OBJECTIVE :: Every entry needs to be reproduced exactly.

MATERIAL TO PROCESS ::
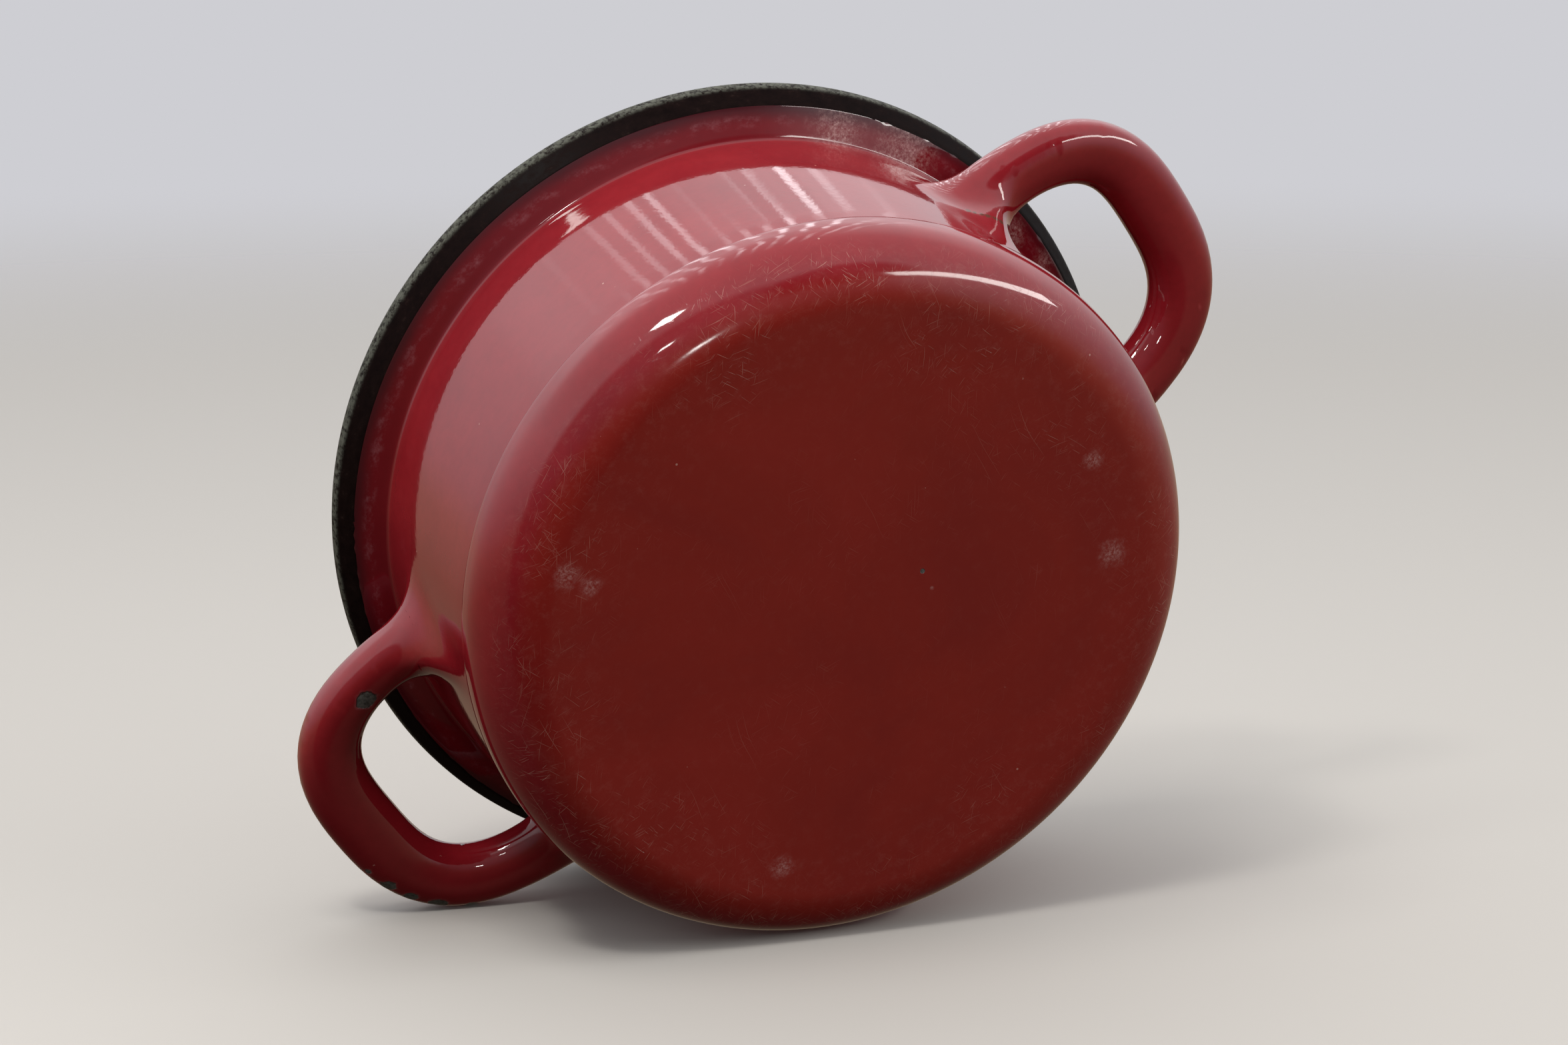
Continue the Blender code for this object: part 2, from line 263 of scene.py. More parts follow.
def blend_handles(obj):
    """Moves the vertices round the handles' roots onto a smooth blend of pot, web and bar.
    Returns each vertex's normal."""
    mesh = obj.data
    count = len(mesh.vertices)
    co = np.zeros(count * 3, np.float32)
    mesh.vertices.foreach_get("co", co)
    co = co.reshape(-1, 3).astype(float)
    normals = np.zeros(count * 3, np.float32)
    mesh.vertex_normals.foreach_get("vector", normals)
    normals = normals.reshape(-1, 3).astype(float)
    edges = np.zeros(len(mesh.edges) * 2, np.int32)
    mesh.edges.foreach_get("vertices", edges)
    edges = edges.reshape(-1, 2)
    degree = np.maximum(np.bincount(edges.ravel(), minlength=count), 1)[:, None]
    line = loop_line(60)
    for name, sign in (("right", 1), ("left", -1)):

        def field(p):
            a, b = pot_distance(p), bar_distance(p, line, ARMS[name])
            reach = FILLET * (1 - 0.6 * np.clip((p[:, 2] - 0.066) / 0.014, 0, 1))
            h = np.clip(reach - np.abs(a - b), 0, None) / reach
            return np.minimum(a, b) - h ** 3 * reach / 6

        def gradient(p, value):
            return np.stack([(field(p + d) - value) / NUDGE for d in np.eye(3) * NUDGE], 1)

        def settle(p, rounds):
            for _ in range(rounds):
                value = field(p)
                slope = gradient(p, value)
                step = value[:, None] * slope / (slope ** 2).sum(1)[:, None]
                size = np.linalg.norm(step, axis=1)[:, None]
                p = p - step * np.minimum(1, 0.003 / np.maximum(size, 1e-9))
            return p

        own = co * (sign, sign, 1)
        r = np.hypot(own[:, 0], own[:, 1])
        chosen = np.flatnonzero((own[:, 0] > 0.07) & (r > wall_radius(own[:, 2]) - SKIN)
                                & (own[:, 2] > BULGE_Z + 0.0015) & (own[:, 2] < RIM_Z - 0.004)
                                & (np.abs(own[:, 1]) < 0.072))
        chosen = chosen[np.abs(field(own[chosen])) > NUDGE]
        own[chosen] = settle(own[chosen], 6)
        for _ in range(SMOOTH_ROUNDS):
            total = np.zeros_like(own)
            np.add.at(total, edges[:, 0], own[edges[:, 1]])
            np.add.at(total, edges[:, 1], own[edges[:, 0]])
            own[chosen] += 0.5 * (total[chosen] / degree[chosen] - own[chosen])
            own[chosen] = settle(own[chosen], 1)
        own[chosen] = settle(own[chosen], 2)
        slope = gradient(own[chosen], field(own[chosen]))
        slope /= np.linalg.norm(slope, axis=1)[:, None]
        co[chosen] = own[chosen] * (sign, sign, 1)
        normals[chosen] = slope * (sign, sign, 1)
    mesh.vertices.foreach_set("co", co.astype(np.float32).ravel())
    mesh.update()
    return normals


def clean_seam(mesh):
    """Merges the slivers that the joins leave along the handles' roots, takes out the faces
    round edges that have more than two, and fills the gaps."""
    bm = bmesh.new()
    bm.from_mesh(mesh)
    root = [v for v in bm.verts if abs(v.co.x) > 0.075 and abs(v.co.y) < 0.065
            and BULGE_Z + 0.003 < v.co.z < FLARE_Z + 0.006
            and v.co.xy.length > wall_radius(v.co.z) - 0.001]
    bmesh.ops.remove_doubles(bm, verts=root, dist=SLIVER)
    bmesh.ops.dissolve_degenerate(bm, edges=bm.edges, dist=0.00002)
    crowded = {f for e in bm.edges if len(e.link_faces) > 2 for f in e.link_faces}
    bmesh.ops.delete(bm, geom=list(crowded), context="FACES")
    filled = bmesh.ops.holes_fill(bm, edges=[e for e in bm.edges if len(e.link_faces) == 1], sides=0)
    bmesh.ops.triangulate(bm, faces=filled["faces"])
    bmesh.ops.recalc_face_normals(bm, faces=bm.faces)
    bm.to_mesh(mesh)
    bm.free()


def build_pot():
    profile = np.concatenate([OUTSIDE, pot_inside()[1:]])
    pot = mesh_object("pot_enamelled", *lathe(profile, 360))
    bars = [handle_mesh("bar_" + name, sign, ARMS[name]) for name, sign in (("right", 1), ("left", -1))]
    for bar in bars:
        join = pot.modifiers.new(bar.name, "BOOLEAN")
        join.operation, join.solver, join.object = "UNION", "MANIFOLD", bar
    bpy.context.view_layer.update()
    shape = pot.evaluated_get(bpy.context.evaluated_depsgraph_get())
    mesh = bpy.data.meshes.new_from_object(shape)
    pot.modifiers.clear()
    for bar in bars:
        bpy.data.objects.remove(bar)
    pot.data = mesh
    clean_seam(mesh)
    mesh.shade_smooth()
    normals = blend_handles(pot)
    mesh.normals_split_custom_set_from_vertices(normals.tolist())
    return pot


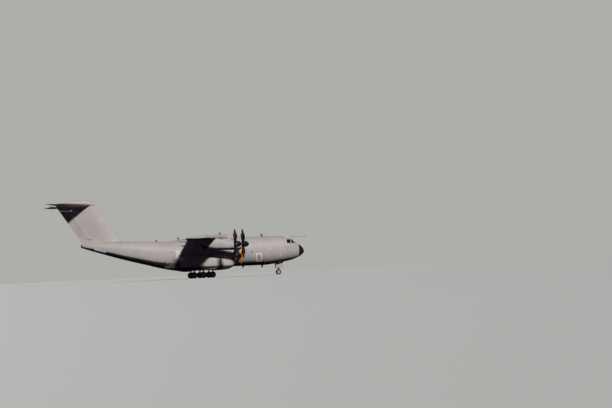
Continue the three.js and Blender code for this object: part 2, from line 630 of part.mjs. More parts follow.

CORRECT ANSWER ::
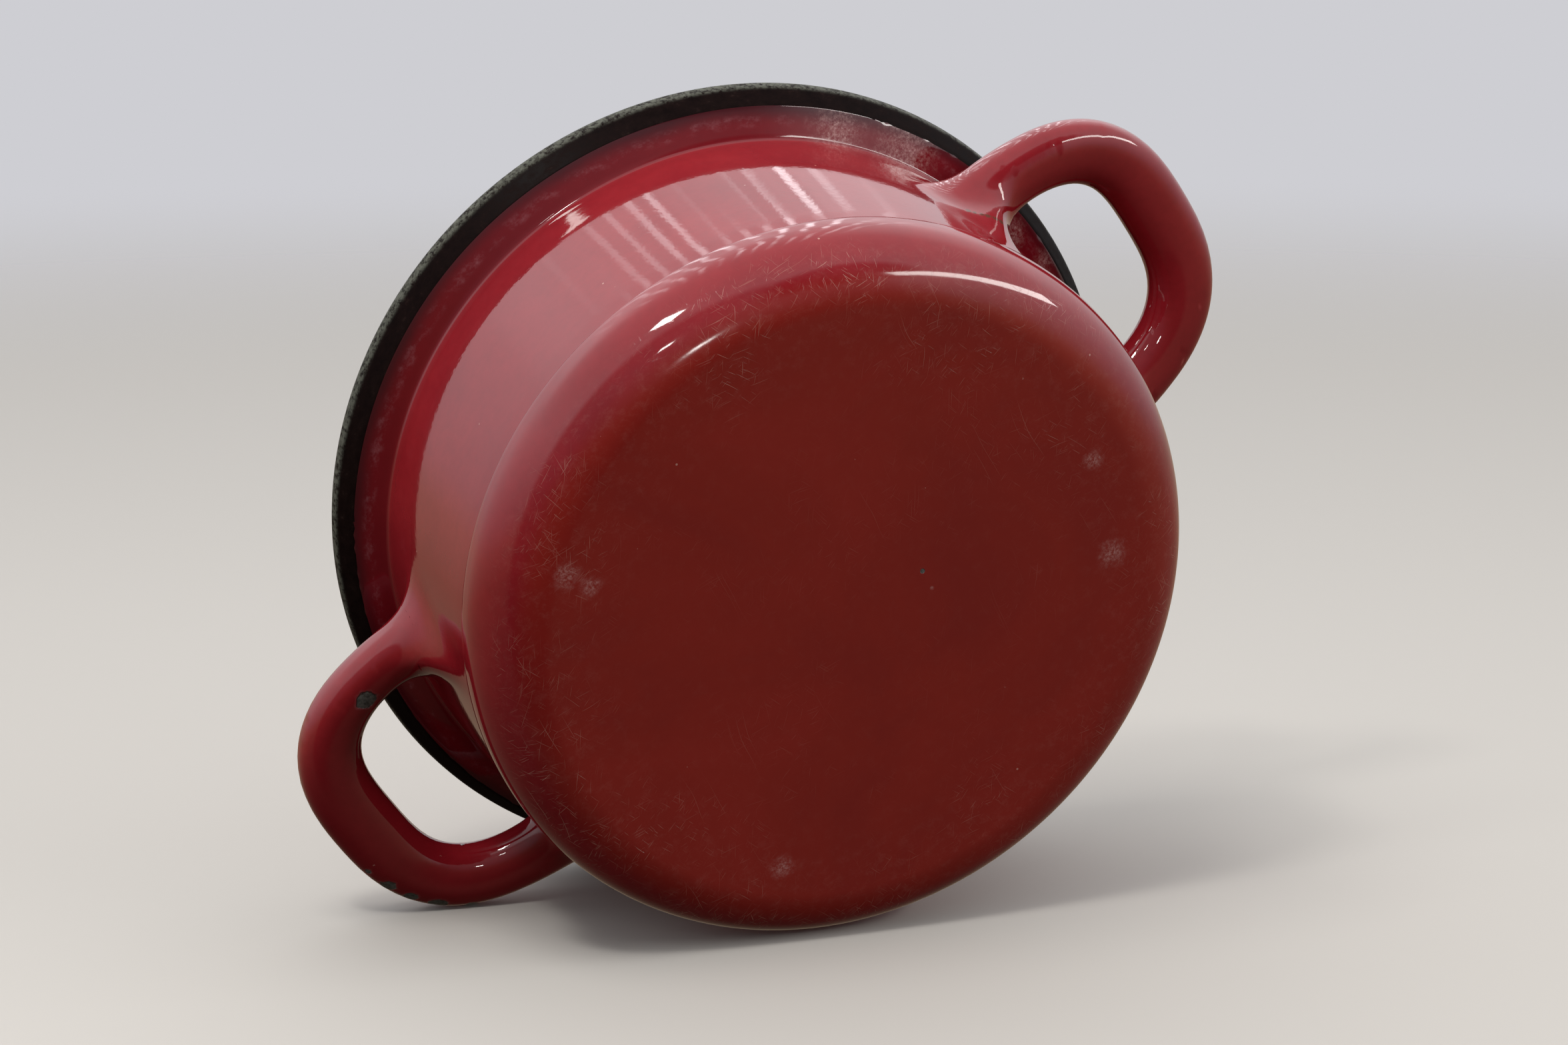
Continue the Blender code for this object: part 2, from line 263 of scene.py. More parts follow.
def blend_handles(obj):
    """Moves the vertices round the handles' roots onto a smooth blend of pot, web and bar.
    Returns each vertex's normal."""
    mesh = obj.data
    count = len(mesh.vertices)
    co = np.zeros(count * 3, np.float32)
    mesh.vertices.foreach_get("co", co)
    co = co.reshape(-1, 3).astype(float)
    normals = np.zeros(count * 3, np.float32)
    mesh.vertex_normals.foreach_get("vector", normals)
    normals = normals.reshape(-1, 3).astype(float)
    edges = np.zeros(len(mesh.edges) * 2, np.int32)
    mesh.edges.foreach_get("vertices", edges)
    edges = edges.reshape(-1, 2)
    degree = np.maximum(np.bincount(edges.ravel(), minlength=count), 1)[:, None]
    line = loop_line(60)
    for name, sign in (("right", 1), ("left", -1)):

        def field(p):
            a, b = pot_distance(p), bar_distance(p, line, ARMS[name])
            reach = FILLET * (1 - 0.6 * np.clip((p[:, 2] - 0.066) / 0.014, 0, 1))
            h = np.clip(reach - np.abs(a - b), 0, None) / reach
            return np.minimum(a, b) - h ** 3 * reach / 6

        def gradient(p, value):
            return np.stack([(field(p + d) - value) / NUDGE for d in np.eye(3) * NUDGE], 1)

        def settle(p, rounds):
            for _ in range(rounds):
                value = field(p)
                slope = gradient(p, value)
                step = value[:, None] * slope / (slope ** 2).sum(1)[:, None]
                size = np.linalg.norm(step, axis=1)[:, None]
                p = p - step * np.minimum(1, 0.003 / np.maximum(size, 1e-9))
            return p

        own = co * (sign, sign, 1)
        r = np.hypot(own[:, 0], own[:, 1])
        chosen = np.flatnonzero((own[:, 0] > 0.07) & (r > wall_radius(own[:, 2]) - SKIN)
                                & (own[:, 2] > BULGE_Z + 0.0015) & (own[:, 2] < RIM_Z - 0.004)
                                & (np.abs(own[:, 1]) < 0.072))
        chosen = chosen[np.abs(field(own[chosen])) > NUDGE]
        own[chosen] = settle(own[chosen], 6)
        for _ in range(SMOOTH_ROUNDS):
            total = np.zeros_like(own)
            np.add.at(total, edges[:, 0], own[edges[:, 1]])
            np.add.at(total, edges[:, 1], own[edges[:, 0]])
            own[chosen] += 0.5 * (total[chosen] / degree[chosen] - own[chosen])
            own[chosen] = settle(own[chosen], 1)
        own[chosen] = settle(own[chosen], 2)
        slope = gradient(own[chosen], field(own[chosen]))
        slope /= np.linalg.norm(slope, axis=1)[:, None]
        co[chosen] = own[chosen] * (sign, sign, 1)
        normals[chosen] = slope * (sign, sign, 1)
    mesh.vertices.foreach_set("co", co.astype(np.float32).ravel())
    mesh.update()
    return normals


def clean_seam(mesh):
    """Merges the slivers that the joins leave along the handles' roots, takes out the faces
    round edges that have more than two, and fills the gaps."""
    bm = bmesh.new()
    bm.from_mesh(mesh)
    root = [v for v in bm.verts if abs(v.co.x) > 0.075 and abs(v.co.y) < 0.065
            and BULGE_Z + 0.003 < v.co.z < FLARE_Z + 0.006
            and v.co.xy.length > wall_radius(v.co.z) - 0.001]
    bmesh.ops.remove_doubles(bm, verts=root, dist=SLIVER)
    bmesh.ops.dissolve_degenerate(bm, edges=bm.edges, dist=0.00002)
    crowded = {f for e in bm.edges if len(e.link_faces) > 2 for f in e.link_faces}
    bmesh.ops.delete(bm, geom=list(crowded), context="FACES")
    filled = bmesh.ops.holes_fill(bm, edges=[e for e in bm.edges if len(e.link_faces) == 1], sides=0)
    bmesh.ops.triangulate(bm, faces=filled["faces"])
    bmesh.ops.recalc_face_normals(bm, faces=bm.faces)
    bm.to_mesh(mesh)
    bm.free()


def build_pot():
    profile = np.concatenate([OUTSIDE, pot_inside()[1:]])
    pot = mesh_object("pot_enamelled", *lathe(profile, 360))
    bars = [handle_mesh("bar_" + name, sign, ARMS[name]) for name, sign in (("right", 1), ("left", -1))]
    for bar in bars:
        join = pot.modifiers.new(bar.name, "BOOLEAN")
        join.operation, join.solver, join.object = "UNION", "MANIFOLD", bar
    bpy.context.view_layer.update()
    shape = pot.evaluated_get(bpy.context.evaluated_depsgraph_get())
    mesh = bpy.data.meshes.new_from_object(shape)
    pot.modifiers.clear()
    for bar in bars:
        bpy.data.objects.remove(bar)
    pot.data = mesh
    clean_seam(mesh)
    mesh.shade_smooth()
    normals = blend_handles(pot)
    mesh.normals_split_custom_set_from_vertices(normals.tolist())
    return pot


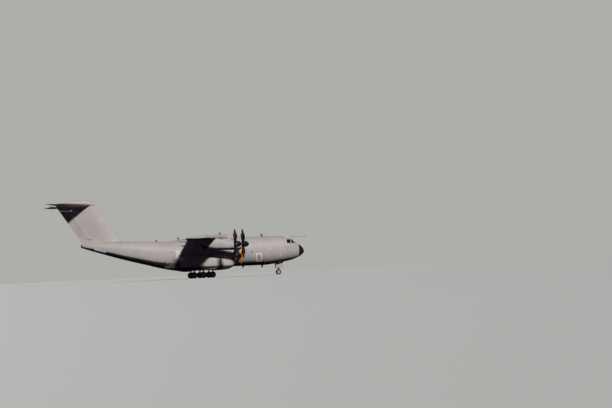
Continue the three.js and Blender code for this object: part 2, from line 630 of part.mjs. More parts follow.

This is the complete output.